* begin Materials provided *
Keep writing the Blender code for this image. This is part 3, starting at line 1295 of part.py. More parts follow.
* end Materials provided *
* begin Materials provided *
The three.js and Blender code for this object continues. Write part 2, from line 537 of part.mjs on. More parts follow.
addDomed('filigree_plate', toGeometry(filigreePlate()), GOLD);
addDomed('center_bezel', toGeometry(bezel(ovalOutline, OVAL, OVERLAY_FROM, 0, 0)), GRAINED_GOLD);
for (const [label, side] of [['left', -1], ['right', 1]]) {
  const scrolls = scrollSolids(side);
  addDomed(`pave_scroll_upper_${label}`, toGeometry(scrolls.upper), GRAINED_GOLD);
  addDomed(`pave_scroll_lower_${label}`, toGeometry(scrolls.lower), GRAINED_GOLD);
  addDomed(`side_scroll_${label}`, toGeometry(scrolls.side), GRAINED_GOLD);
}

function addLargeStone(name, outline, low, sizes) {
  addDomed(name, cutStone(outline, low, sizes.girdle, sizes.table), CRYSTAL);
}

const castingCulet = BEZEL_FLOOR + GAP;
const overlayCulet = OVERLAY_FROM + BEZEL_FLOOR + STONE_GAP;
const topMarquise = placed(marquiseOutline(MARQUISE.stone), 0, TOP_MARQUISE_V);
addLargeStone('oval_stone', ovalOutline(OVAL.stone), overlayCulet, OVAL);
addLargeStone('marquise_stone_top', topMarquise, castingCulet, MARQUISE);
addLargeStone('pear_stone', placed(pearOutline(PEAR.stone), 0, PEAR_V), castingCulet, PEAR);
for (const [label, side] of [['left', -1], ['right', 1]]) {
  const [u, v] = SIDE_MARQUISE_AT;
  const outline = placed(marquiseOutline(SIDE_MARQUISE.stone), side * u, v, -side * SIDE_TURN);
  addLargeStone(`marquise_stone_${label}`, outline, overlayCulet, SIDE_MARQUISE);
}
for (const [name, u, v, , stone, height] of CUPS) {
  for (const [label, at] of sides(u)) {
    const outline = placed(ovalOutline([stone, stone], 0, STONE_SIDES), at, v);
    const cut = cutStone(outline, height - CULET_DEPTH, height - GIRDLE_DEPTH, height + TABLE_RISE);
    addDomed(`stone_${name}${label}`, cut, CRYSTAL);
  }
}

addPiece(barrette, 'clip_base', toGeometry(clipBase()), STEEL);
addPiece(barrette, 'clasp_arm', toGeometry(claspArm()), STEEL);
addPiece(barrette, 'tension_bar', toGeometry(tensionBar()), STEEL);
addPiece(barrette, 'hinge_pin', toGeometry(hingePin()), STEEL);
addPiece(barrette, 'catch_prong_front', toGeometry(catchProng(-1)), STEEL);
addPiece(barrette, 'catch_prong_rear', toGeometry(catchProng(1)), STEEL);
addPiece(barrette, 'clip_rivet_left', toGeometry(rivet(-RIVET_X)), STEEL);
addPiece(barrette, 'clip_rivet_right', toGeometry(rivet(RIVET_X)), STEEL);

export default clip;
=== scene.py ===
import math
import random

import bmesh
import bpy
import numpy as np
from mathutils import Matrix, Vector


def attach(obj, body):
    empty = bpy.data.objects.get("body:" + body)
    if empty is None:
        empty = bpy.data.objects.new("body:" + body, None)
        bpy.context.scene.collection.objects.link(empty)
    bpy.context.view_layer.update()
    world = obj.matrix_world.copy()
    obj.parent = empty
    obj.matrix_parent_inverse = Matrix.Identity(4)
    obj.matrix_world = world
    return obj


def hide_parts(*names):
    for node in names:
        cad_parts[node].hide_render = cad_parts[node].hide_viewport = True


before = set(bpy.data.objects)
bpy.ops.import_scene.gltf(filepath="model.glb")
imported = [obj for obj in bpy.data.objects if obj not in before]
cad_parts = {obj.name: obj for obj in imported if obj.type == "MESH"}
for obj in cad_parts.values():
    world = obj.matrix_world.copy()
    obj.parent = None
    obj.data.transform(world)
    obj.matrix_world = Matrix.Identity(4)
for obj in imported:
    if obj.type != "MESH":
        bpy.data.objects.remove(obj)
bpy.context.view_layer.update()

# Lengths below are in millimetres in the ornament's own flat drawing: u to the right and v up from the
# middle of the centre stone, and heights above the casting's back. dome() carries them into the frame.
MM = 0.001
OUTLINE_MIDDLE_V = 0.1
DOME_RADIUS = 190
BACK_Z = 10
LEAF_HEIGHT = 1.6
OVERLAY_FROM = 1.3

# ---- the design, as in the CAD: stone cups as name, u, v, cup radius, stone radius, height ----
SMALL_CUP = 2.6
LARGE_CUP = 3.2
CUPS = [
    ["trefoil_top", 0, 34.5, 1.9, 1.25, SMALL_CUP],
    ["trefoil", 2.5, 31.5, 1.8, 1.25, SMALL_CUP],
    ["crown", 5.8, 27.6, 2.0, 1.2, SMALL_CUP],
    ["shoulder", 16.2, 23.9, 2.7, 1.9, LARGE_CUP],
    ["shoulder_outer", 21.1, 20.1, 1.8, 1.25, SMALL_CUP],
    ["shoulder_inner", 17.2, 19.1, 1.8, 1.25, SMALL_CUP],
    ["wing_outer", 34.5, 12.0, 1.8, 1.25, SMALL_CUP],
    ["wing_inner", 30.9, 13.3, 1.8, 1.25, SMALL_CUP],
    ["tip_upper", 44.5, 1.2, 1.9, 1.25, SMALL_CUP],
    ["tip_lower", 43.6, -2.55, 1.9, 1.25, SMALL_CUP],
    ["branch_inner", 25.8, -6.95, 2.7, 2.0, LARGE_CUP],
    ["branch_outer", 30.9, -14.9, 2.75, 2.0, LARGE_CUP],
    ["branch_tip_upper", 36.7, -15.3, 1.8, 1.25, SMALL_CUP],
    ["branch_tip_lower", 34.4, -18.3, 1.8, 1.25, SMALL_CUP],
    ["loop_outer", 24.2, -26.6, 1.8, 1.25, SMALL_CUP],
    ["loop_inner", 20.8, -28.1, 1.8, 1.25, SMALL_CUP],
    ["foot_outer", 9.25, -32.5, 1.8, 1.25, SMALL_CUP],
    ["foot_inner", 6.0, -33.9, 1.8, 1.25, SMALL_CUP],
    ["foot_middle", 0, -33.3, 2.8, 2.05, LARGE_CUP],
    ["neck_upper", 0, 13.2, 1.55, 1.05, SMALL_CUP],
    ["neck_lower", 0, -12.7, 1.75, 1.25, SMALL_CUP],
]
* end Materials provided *
▸ **Description of the task**: List the lines of the entries that include "type".

▸ **In response**:
cad_parts = {obj.name: obj for obj in imported if obj.type == "MESH"}
    if obj.type != "MESH":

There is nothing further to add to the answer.